O avanço da investigação do CNJ pode levar integrantes da Lava Jato a condenações criminais?
A Lava Jato é hegemônica no MP e no Judiciário. Inclusive nas formas de atuação, nos métodos heterodoxos e nas ilegalidades.
Os contornos do controle são definidos pelos próprios integrantes dessas carreiras onde a Lava Jato é hegemônica. E qualquer iniciativa na esfera criminal depende do MPF, que tem se mostrado extremamente corporativista.
Não tenho muita expectativa de responsabilização além da esfera administrativa, no CNJ e, com mais dificuldade ainda, no CNMP.
Esses conselhos são acusados de agir de maneira corporativista. O que faz com que o espírito de corpo se sobreponha inclusive a desvios cometidos por juízes e procuradores?
Os dois conselhos têm uma maioria de membros das próprias carreiras. O resultado é um perfil de quem atua muito mais em defesa dos interesses corporativos do que do controle externo que a sociedade espera.

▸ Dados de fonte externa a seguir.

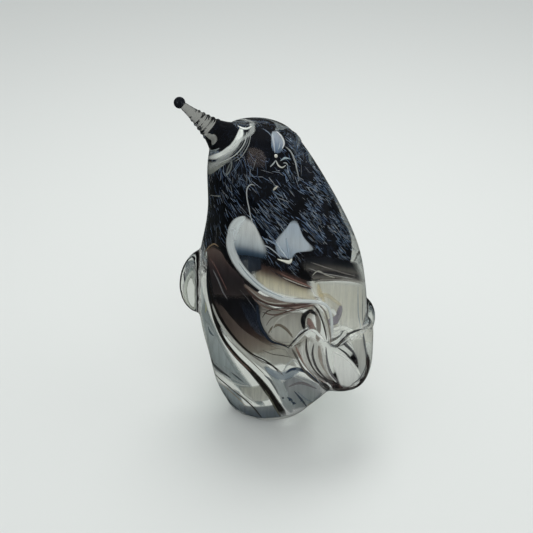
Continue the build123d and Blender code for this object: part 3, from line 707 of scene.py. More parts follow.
def curve_through(rows, steps):
    """Rows of numbers joined by a smooth curve, with a number of steps between two rows."""
    smooth = []
    last = len(rows) - 1
    for index in range(last):
        before, start, end, after = (rows[min(max(index + k, 0), last)] for k in (-1, 0, 1, 2))
        for step in range(steps):
            t = step / steps
            smooth.append(tuple(
                0.5 * (2 * b + (c - a) * t + (2 * a - 5 * b + 4 * c - d) * t * t
                       + (3 * b - a - 3 * c + d) * t ** 3)
                for a, b, c, d in zip(before, start, end, after)
            ))
    smooth.append(tuple(rows[last]))
    return smooth


def value_at(rows, place, column):
    """Value of a column where the first column is place, in straight lines between rows."""
    for low, high in zip(rows, rows[1:]):
        if place <= high[0]:
            share = min(max((place - low[0]) / (high[0] - low[0]), 0), 1)
            return low[column] + (high[column] - low[column]) * share
    return rows[-1][column]


def tree_of(mesh):
    """Search tree of a mesh, to shoot rays at."""
    return BVHTree.FromPolygons([v.co for v in mesh.vertices], [tuple(p.vertices) for p in mesh.polygons])


# The casing as packed: its middle and girth at each height, from rays shot at its outside

SLICES = 125
SLICE_RAYS = 24
SLICE_ROUNDS = 8
SLICE_FOOT_GAP = 0.2
SLICE_TOP_GAP = 0.4
FAR = 200.0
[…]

No caso do MP isso é ainda mais forte. Para ilustrar, vou dar um dado de uma pesquisa que vamos publicar em breve. Constatamos que 77% de todos os membros do MP que se tornaram conselheiros do CNMP até 2020 tiveram passagem nas diretorias de associações de classe, que defendem os interesses corporativos de seus membros.
Isso ajuda a entender porque o CNMP não atuou durante a Lava Jato e porque mesmo agora, ao contrário do que o CNJ faz por iniciativa do ministro Salomão, não faz nada sobre tudo que aconteceu na operação.
Para a gente entender a Lava Jato, é preciso entender essa dimensão corporativa, que envolve a expansão do poder de membros do MP.
Você costuma usar o conceito de corporativismo predatório nessas carreiras. O que define ele?
Existe corporativismo em qualquer lugar do mundo. O ponto central no Brasil é um tipo de corporativismo que a gente não observa em outros países. Que é avesso a qualquer forma de controle externo e democrático dessas carreiras.
Tudo em nome de uma autonomia, como se os políticos fossem interferir no funcionamento do Judiciário e do MP. O que eles não falam é que os procuradores e juízes fazem política cotidianamente, estão semanalmente no Congresso.
Esse corporativismo é predatório também na defesa irrestrita de privilégios. Isso é muito forte no Brasil e ganha contornos que a gente não verifica em outros países.
Todo tipo de penduricalhos, de pagamentos de verbas anteriores sem passar por precatório, decisões administrativas que possibilitam todo tipo de vantagem — de auxílio moradia a recentemente pagamentos por acúmulo de acervos.
Qual é o papel das associações de classe, como a ANPR (Associação Nacional dos Procuradores da República) e a Ajufe (Associação dos Juízes Federais), na perpetuação desse corporativismo?
O que essas associações fazem no CNJ e no CNMP não é nem aparelhamento, é uma captura desses conselhos por interesses privados. São associações privadas que defendem interesses apenas de seus associados, mas se inserem no debate público como defensoras do interesse público.
Há muitos anos a ANPR se organiza para influenciar o debate público, O objetivo é influenciar a discussão sobre o funcionamento do Estado e da democracia brasileira, quase como um partido político.
Luta não só pelo interesse corporativo de seus membros, mas para definir a trajetória do Estado brasileiro. Faz isso monitorando o Congresso Nacional, pressionando por mudanças legislativas e se servindo dos meios de comunicação.
Além dessa atuação no Congresso, luta para definir o funcionamento do Ministério Público Federal, ocupando postos em corregedorias, câmaras de coordenação e revisão e no conselho superior e, se conseguir emplacar a lista tríplice, até mesmo na PGR e por consequência controlando a agenda do CNMP, já que o PGR preside este conselho.
A confusão entre o público e o privado é uma característica disso. A ANPR, uma associação de direito privado, pode receber qualquer pessoa, física ou jurídica, em sua sede para conversar. Só que ela — ANPR — funciona dentro do prédio da PGR.